Provocation for ArtWorks blog
You have in front of you a typewritten text. It could be poetry. It is an invitation to action, but not exactly an instruction. It reads:
planting a square of turf
amid grass like it
planting another
amid grass a little less green
planting four more squares
in places progressively drier
planting a square of dry turf
amid grass like it
planting another
amid grass a little less dry
planting four more squares
in places progressively greener
This is an artwork by Allan Kaprow, a score in his terminology. Kaprow wasn’t a musician, and in using the term score he was borrowing the terminology of music.
Reading the ArtWorks’ programme’s International Next Practice Review by Chrissie Tiller and in particular the Participation Spectrum proposed by the James Irvine Foundation, it strikes us that this work could operate at any point along the passive to active audience spectrum proposed. It could simply be read by an audience, or at the other end of the spectrum, made by them. A group of artists and researchers from Gray’s School of Art took this score as a starting point to make new work. We called that Calendar Variations. Were we artists or audience? Were we performing Kaprow’s score?
But what was Kaprow doing? Would he have defined his practice as participatory?
We’d like to suggest that Kaprow is breaking out of the norms of being an artist. The score was a prototype for a co-creative relationship. Kaprow authored the score, but other people played it.
Perhaps Kaprow simply thought that music benefited from having three different roles of composer, performer and audience, where in visual art there might be understood to be only artist and audience. Of course the performer could be many things: composer; professional performer, hired to perform the work; or member of the audience who goes home and performs the work themselves. Is the person who whistles the melody also more than passive audience?
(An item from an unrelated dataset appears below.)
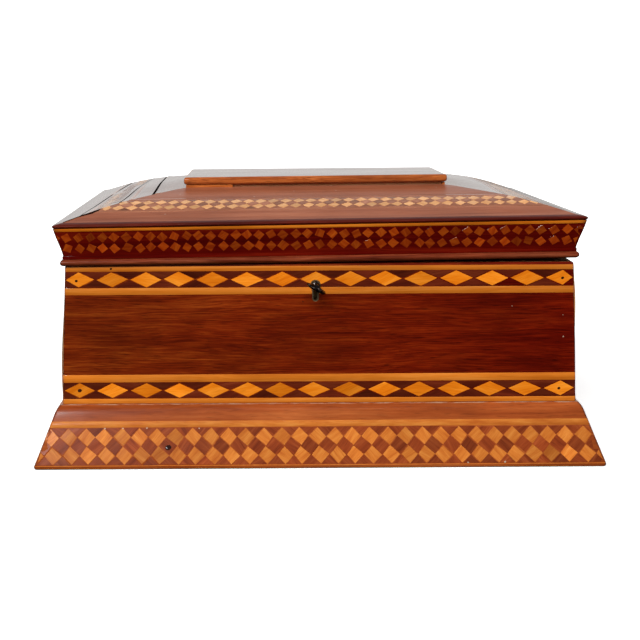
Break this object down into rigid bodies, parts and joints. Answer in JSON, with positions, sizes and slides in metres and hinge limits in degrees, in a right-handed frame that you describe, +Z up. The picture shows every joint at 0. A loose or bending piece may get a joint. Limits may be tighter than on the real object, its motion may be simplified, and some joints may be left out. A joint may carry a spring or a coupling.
{
  "type": "marquetry box",
  "caption": "Sarcophagus-form veneered wooden box with a flared plinth, a hipped hinged lid and a lock with its key; it holds jewels, papers or sewing things.",
  "frame": {"origin": "on the floor, at the middle of the foot", "axes": "+X to the right along the front, +Y to the back, +Z up; the keyhole faces -Y"},
  "size_m": [0.34, 0.246, 0.1662],
  "materials": {
    "field_veneer": "dark red-brown veneer under a worn gloss varnish, with inlaid light lozenge bands",
    "plinth_veneer": "lighter red-brown veneer under gloss varnish, with two rows of inlaid squares",
    "frieze_veneer": "dark veneer under gloss varnish, with two rows of small inlaid squares",
    "roof_veneer": "brown veneer under worn varnish, cracked on the left slope",
    "bead_wood": "dark stained moulding under gloss varnish",
    "tablet_wood": "orange-brown wood under gloss varnish",
    "bare_wood": "unvarnished pale wood",
    "hinge_brass": "tarnished brass",
    "lock_brass": "dull brass",
    "key_steel": "dark tarnished steel, worn bright on the edges"
  },
  "bodies": {
    "box": {"bottom_board": "bare_wood", "plinth_front": "plinth_veneer", "plinth_right": "plinth_veneer", "plinth_back": "plinth_veneer", "plinth_left": "plinth_veneer", "wall_front": "field_veneer", "wall_right": "field_veneer", "wall_back": "field_veneer", "wall_left": "field_veneer", "hinge_body_leaf_left": "hinge_brass", "hinge_pin_left": "hinge_brass", "hinge_body_leaf_right": "hinge_brass", "hinge_pin_right": "hinge_brass", "lock": "lock_brass", "keyhole_liner": "lock_brass", "key": "key_steel"},
    "lid": {"lid_bead_front": "bead_wood", "lid_bead_right": "bead_wood", "lid_bead_back": "bead_wood", "lid_bead_left": "bead_wood", "lid_frieze_front": "frieze_veneer", "lid_frieze_right": "frieze_veneer", "lid_frieze_back": "frieze_veneer", "lid_frieze_left": "frieze_veneer", "roof_front": "roof_veneer", "roof_right": "roof_veneer", "roof_back": "roof_veneer", "roof_left": "roof_veneer", "tablet": "tablet_wood", "tablet_plate": "bare_wood", "tablet_strip_front": "tablet_wood", "tablet_strip_right": "tablet_wood", "tablet_strip_back": "tablet_wood", "tablet_strip_left": "tablet_wood", "hinge_lid_leaf_left": "hinge_brass", "hinge_lid_leaf_right": "hinge_brass", "link_plate": "lock_brass"}
  },
  "joints": [
    {"name": "lid_hinge", "type": "hinge", "parent": "box", "child": "lid", "pos_m": [0, 0.1056, 0.12015], "axis": [-1, 0, 0], "range_deg": [0, 100]}
  ]
}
But it could also be another composer who creates new work in response to the original, or a painter who makes something in another form. The more improvisational you get, the more that the role of the composer recedes and the role of the performer comes forward. Kaprow’s Calendar Activity is something with which to improvise. As soon as you set out to perform it, you realise that you have to interpret it.
Having done a series of projects on social practices, we have recently been working on improvisation, looking to understand the aesthetics of social practice.
Currently we are exploring participatory and co-creative practices across art, design and architecture.
Professor Paul Harris, Professor Anne Douglas and Chris Fremantle
Gray’s School of Art
This was just published as a provocation on the ArtWorks blog and is an element of a wider programme of work on participation and co-creation across art, design and architecture.
My responses to Calendar can be found here.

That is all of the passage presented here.